Yup - in the few seconds available to me to make a decision, road it is.

"Just not smart", you said. You seriously think I'm supposed to read up on accident statistics, local newspapers, and all the rest, in that couple of seconds of choice available to me?

Seriously?
 

summerdays

Cycling in the sun
Location
Bristol
It is this road: LINKY , at the crest of the hill a large number of cyclists will be turning right onto a path to take them to traffic lights on the ring road, and the rest probably going towards UWE. This road runs parallel to the ring road around Bristol which does have a cycle path but then you have to cross the M32 slip roads, this road goes under the motorway and enables you to rejoin the ring road path (better option when you have children with you, than doing the slip roads).
 

Norm

Guest
Nothing wrong except that it's an accident spot because of impatient motorists overtaking cyclists on a blind rise/bend. The bushes don't encroach. The road falls away at that point. But you are correct. Nothing illegal there. Just not smart.
Where I cycle (seafronts) there is/are often cycle lanes, or shared pedestrian/cycle lanes but often see many 'hardcore' roadies in the narrow and fast moving (traffic wise) road. As you mention - there is nothing illegal to this - is it just a bad idea? to hold traffic up at narrow lanes just so you do not have to cycle over the bumps etc in the actual cycle lane?
So, the issues are that some motorists are impatient, some motorists overtake where they shouldn't, some motorists drive too fast and some motorists don't like to be held up.

As the problems are all because of some motorists behaving illegally or irresponsibly, wouldn't it be better to sort out the motorists rather than the cyclists who are doing nothing wrong?
 

gbb

Legendary Member
Location
Peterborough
Relating to the photo, any mention of the cycle lanes suitability, condition or anything else is pure opinion, nothing else ...IF you don't have local knowledge.
Despite the signage, there's no obligation to use one, i choose each path as i find it.
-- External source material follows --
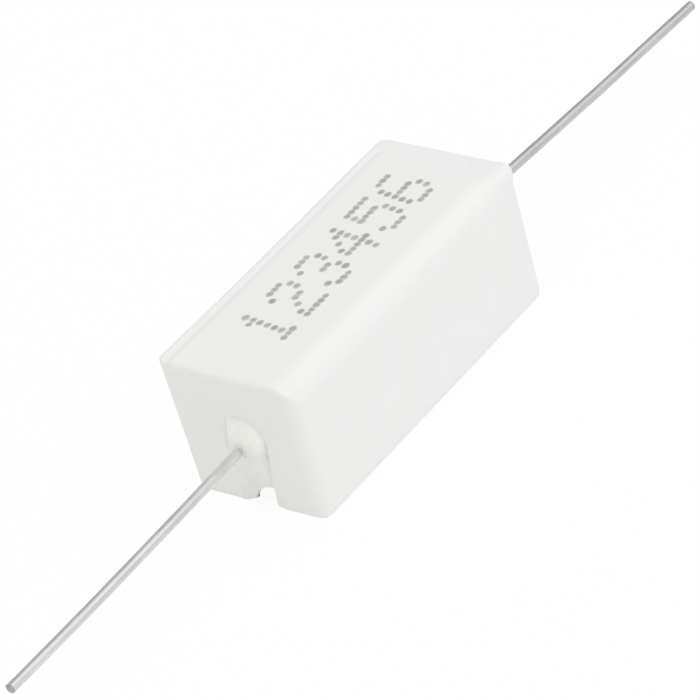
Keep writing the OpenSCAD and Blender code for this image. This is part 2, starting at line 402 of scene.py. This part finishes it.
def neck_half(z):
    """Half the width of a slot's neck at each height. It widens up to the head."""
    rise = np.clip((z - SLOT_NECK_Z) / (SLOT_HEAD_Z - SLOT_NECK_Z), 0, 1)
    return SLOT_NECK_W / 2 + (SLOT_HEAD_R - SLOT_NECK_W / 2) * rise


def slot_left(z):
    """How far to the left a slot reaches at each height."""
    head = np.sqrt((SLOT_HEAD_R ** 2 - (z - SLOT_HEAD_Z) ** 2).clip(0, None))
    return SLOT_Y + np.where(z < SLOT_HEAD_Z, neck_half(z), head)


def room_in_slot(y, z):
    """How far a point of the cement lies inside the edge of a slot."""
    head = SLOT_HEAD_R - np.hypot(y - SLOT_Y, z - SLOT_HEAD_Z)
    neck = neck_half(z) - np.abs(y - SLOT_Y)
    return np.maximum(head, np.where(z < SLOT_HEAD_Z, neck, -1))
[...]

Sometimes i'll use the road, sometimes i'll use the path if its a better, safer option , usually based on local knowledge.
The lane in the photo MAY be a safer, better option than the road beside it. I'll let the locals decide.
 

Kelvin_C-J

Active Member
Thanks for the information regarding the road / cycle lanes.
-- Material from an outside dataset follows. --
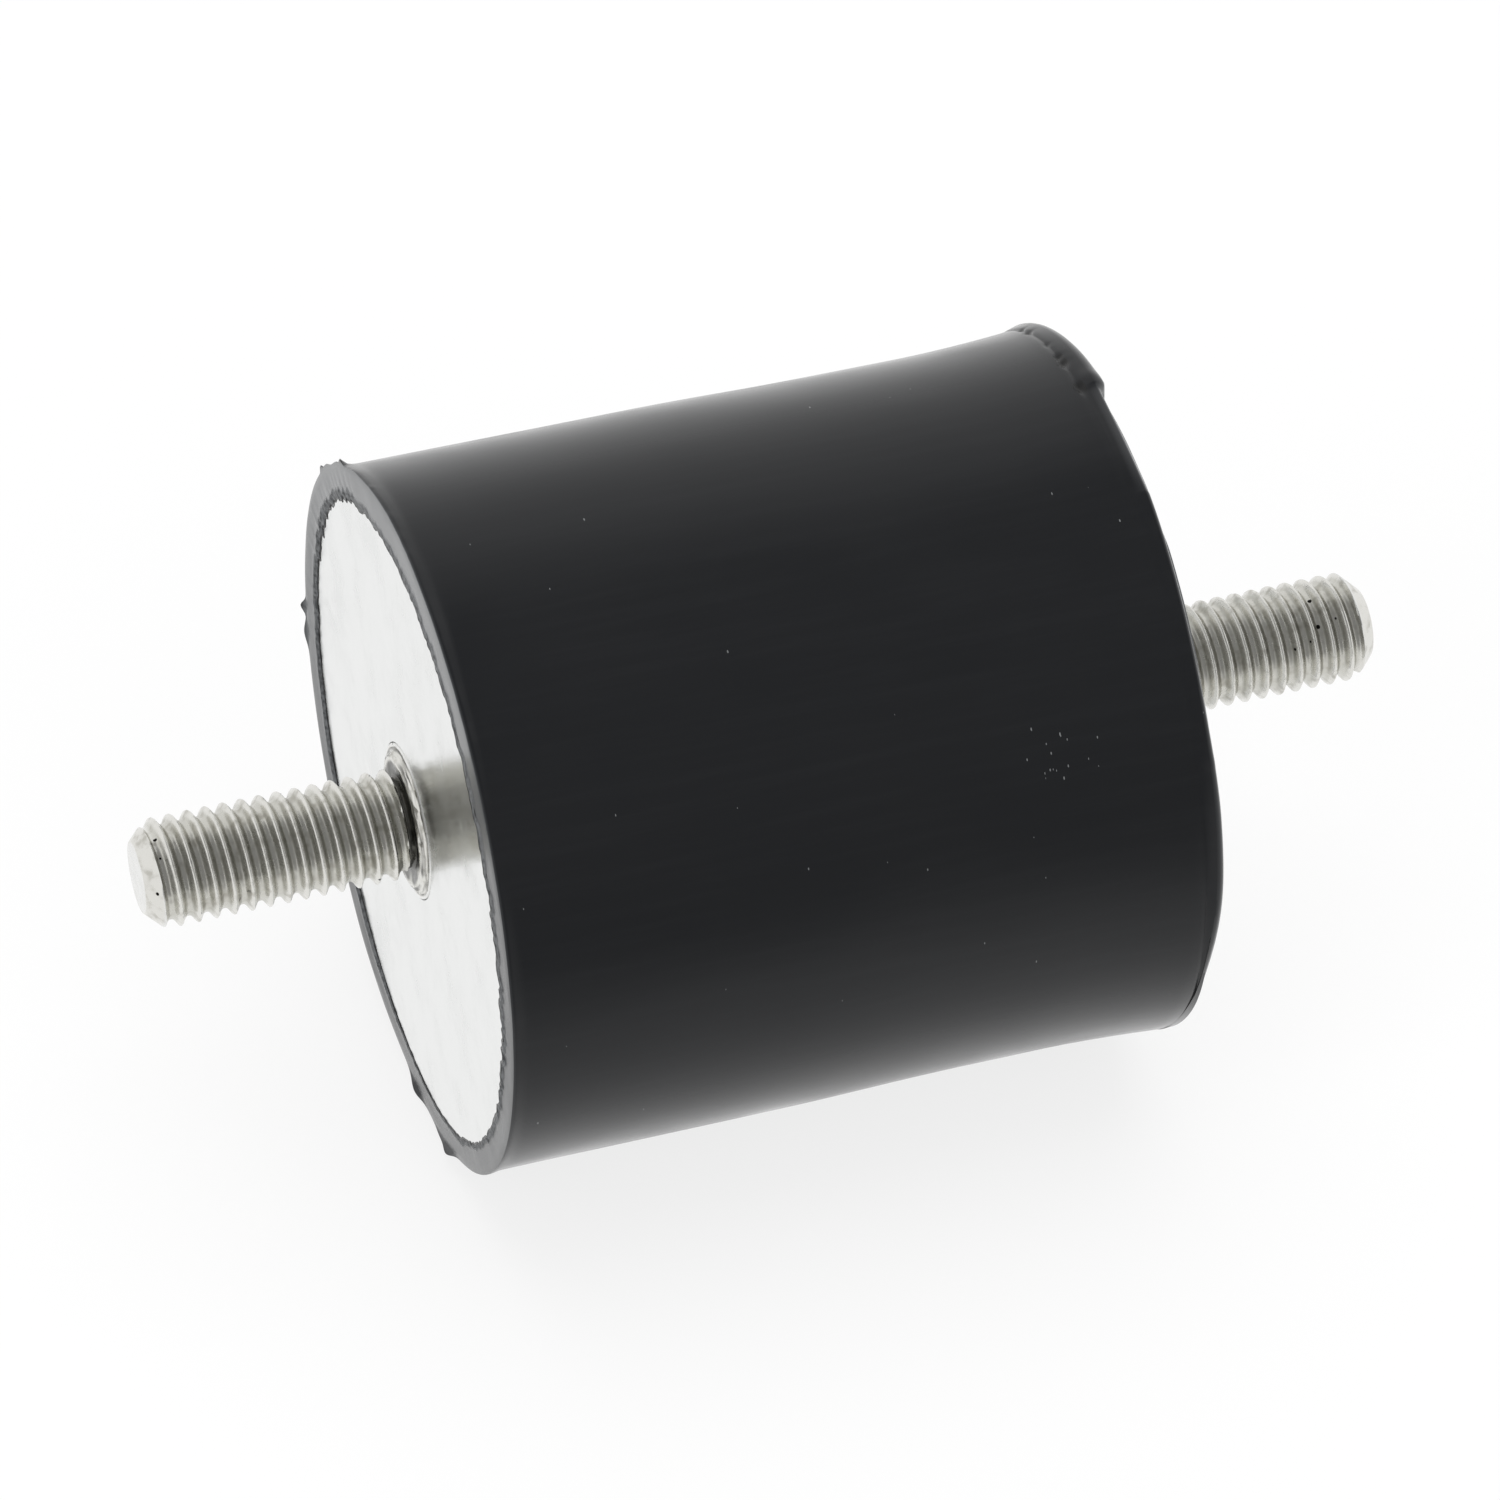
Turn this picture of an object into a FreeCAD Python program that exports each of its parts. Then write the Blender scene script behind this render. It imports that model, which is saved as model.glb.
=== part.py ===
import FreeCAD, Part
import math
import os
import Sketcher

# Cotton reel rubber mount with a stud at each end, lying along X, centred on the origin.
# A rubber cylinder with a slight waist is moulded round two steel plates. Each plate carries
# a stud whose head is buried in the rubber, whose shoulder fills the hole of the plate and
# whose collar is upset proud of it. Lengths are in millimetres.

doc = FreeCAD.newDocument("CottonReelMount")

# Driving dimensions
DIMENSIONS = {
    # rubber body
    "body_length": 50.0,
    "rim_diameter": 50.0,
    "waist_depth": 0.65,
    "left_flare_rise": 0.35,
    "left_flare_length": 3.0,
    "right_flare_length": 10.0,
    "left_edge_radius": 0.3,
    "lip_length": 1.8,
    "lip_step": 0.3,
    "lip_radius": 0.8,
    # end plates
    "rubber_ring_width": 2.6,
    "plate_thickness": 3.0,
    "plate_edge_radius": 0.8,
    # studs
    "stud_diameter": 8.0,
    "stud_length": 19.0,
    "tip_chamfer": 1.3,
    "undercut_depth": 0.75,
    "undercut_length": 0.9,
    "collar_height": 0.8,
    "collar_width": 0.6,
    "shoulder_width": 1.5,
    "head_overhang": 2.5,
    "head_thickness": 2.5,
    "head_edge_radius": 0.8,
}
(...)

I think I will try different options next time then!

I suppose I have always been of the naive opinion that cycle lanes were meant exclusively for any and all cyclists (and everyone else thought the same!), but having seen, as you all rightly mention - the condition, litter, pedestrians etc it may indeed seem the road is the better option without even considering the exits / entrances etc as wheres_my_beard mentions.

Although I must admit I do feel uncomfortable holding drivers up - especially where they have no choice but to wait such as navigating through pedestrian crossings etc, but I suppose most other cyclists feel the same way at some point? It is just part of road cycling?
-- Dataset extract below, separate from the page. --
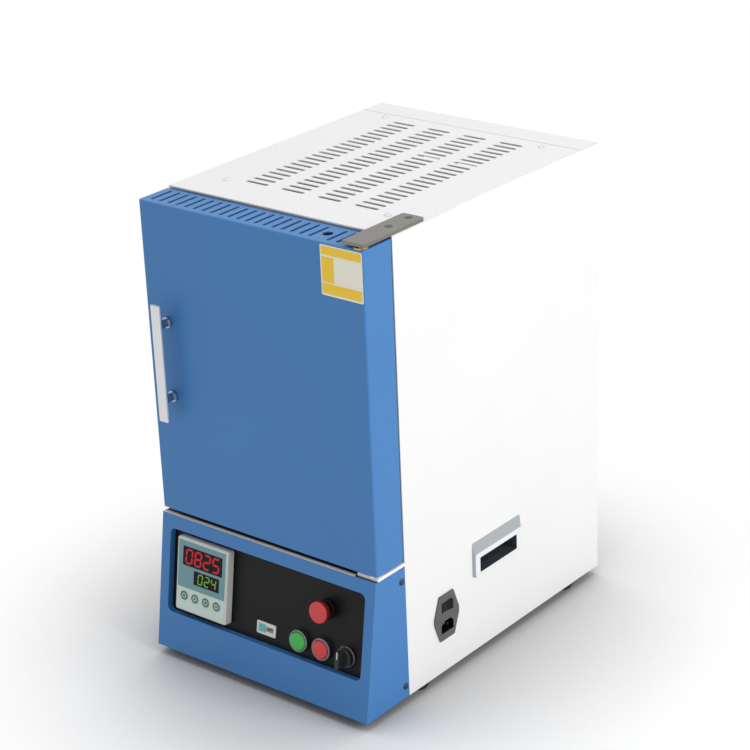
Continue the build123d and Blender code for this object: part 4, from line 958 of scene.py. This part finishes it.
coverOutlines = [rectangle(coverWide, coverDeep)]
for column in range(slots["columns"]):
    for row in range(slots["rows"]):
        across = (column - (slots["columns"] - 1) / 2) * slots["columnPitch"]
        along = (row - (slots["rows"] - 1) / 2) * slots["rowPitch"]
        outline = slotOutline(slots["length"], slots["width"])
        coverOutlines.append([(across + a, along + b) for a, b in outline])
coverMiddle = (0, (coverLow.y + coverHigh.y) / 2, coverHigh.z - slots["sheet"] / 2 * mm)
coverSheet = cutSheet("slotted_cover", coverOutlines, coverMiddle, slots["sheet"], "coverPowder", "furnace")
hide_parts("top_cover")
print("cover cut with", len(coverOutlines) - 1, "slots")


# Raised bezel round each carrying grip, sloped along its top, with painted shade on the slope and darker
# painted shade in the throat

bezel = {"proud": 3.6, "throat": 11.0}
outerEdge = roundedRectangle(101, 47, 3)
faceEdge = roundedRectangle(96, 31, 3, (0, -7.4))
slotEdge = roundedRectangle(77, 20, 1, (0, -9))
gripMiddle = boxCentre("grip_cups")
for word, side in (("left", -1), ("right", 1)):
    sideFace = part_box(f"side_panel_{word}")[1 if side > 0 else 0].x
    foot = Vector((sideFace, gripMiddle.y, gripMiddle.z))
    front = foot + Vector((side * bezel["proud"] * mm, 0, 0))
    plane = (Vector((0, side, 0)), Vector((0, 0, 1)))
    for part, lower, upper, rise, spot, finish in (
            ("slope", outerEdge, faceEdge, bezel["proud"], foot, "gripSlopePaintedShade"),
            ("face", faceEdge, slotEdge, 0, front, "gripFace"),
            ("throat", slotEdge, slotEdge, -bezel["throat"], front, "gripHolePaintedShade")):
        bandPiece(f"{word}_grip_{part}", lower, upper, rise, spot, plane, finish, "furnace")
print("grip bezels made")


# Handle bar, thinner than the CAD block and rounded along its edges

bar = {"trim": 3.0, "round": 1.2}
barLow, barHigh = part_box("handle_bar")
barWide, barDeep = (barHigh.x - barLow.x) / mm, (barHigh.y - barLow.y) / mm - bar["trim"]
barSpot = ((barLow.x + barHigh.x) / 2, barHigh.y - barDeep / 2 * mm, barLow.z)
barPiece = prism("rounded_bar", roundedRectangle(barWide, barDeep, bar["round"]), barSpot, levelPlane,
                 (barHigh.z - barLow.z) / mm, "handleAlloy", "door")
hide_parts("handle_bar")
print("handle bar rounded")

size = {"cad": [list(c) for c in cadBox], "shown": [list(c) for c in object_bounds()]}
Having re-read through my initial post, I do feel bad for saying "just so you do not have to cycle...." but in that example I was specifically referring to my example above - of the traffic light / single lane issue of pedestrian crossings - where the driver has no choice but to wait behind (and with the cycle lane exactly to the left of the road). - But, of course, no-one else would have realised that and so I apologise for my rudeness. Even then, it is only for a few seconds, but I suppose to some people those few seconds matter. A lot.
 

defy-one

Guest
I always say thanks to drivers that have waited for me to go through a pinch point or other narrow junction. Not only does it enhance our standing with that driver,but the vehicle behind him aswell.
 

summerdays

Cycling in the sun
Location
Bristol
I wouldn't have a problem holding up a driver on this road (not actually trying to do so) - a large number of them would be using it as a rat run to avoid the main road (dual carriageway) and traffic queues. This route and the path along side the ring road are both well used by cyclists (so many that Mr Summerdays has given up cycling to work until winter so that there are less of them around :laugh:), so that any driver should expect to see cyclists along here.
 

StuAff

Silencing his legs regularly
Location
Portsmouth
So, the issues are that some motorists are impatient, some motorists overtake where they shouldn't, some motorists drive too fast and some motorists don't like to be held up.

As the problems are all because of some motorists behaving illegally or irresponsibly, wouldn't it be better to sort out the motorists rather than the cyclists who are doing nothing wrong?
+1. As the Pompey area people know, there is a segregated cycle lane on Southsea seafront. I use it going east-west. West-east: the road. Why? Simple. Prevailing winds etc mean I can sustain 20-25 mph over a mile. Despite what some uneducated drivers seem to think, I am perfectly entitled to use the roads even when there is a dedicated cycle lane. And doing that speed in a narrow lane with others riding the opposite direction, pedestrians frequently stepping straight into it, the risk of being doored....no thanks. And at the end of the lane, I'd have to cross over the road anyway because the whole thing was badly conceived.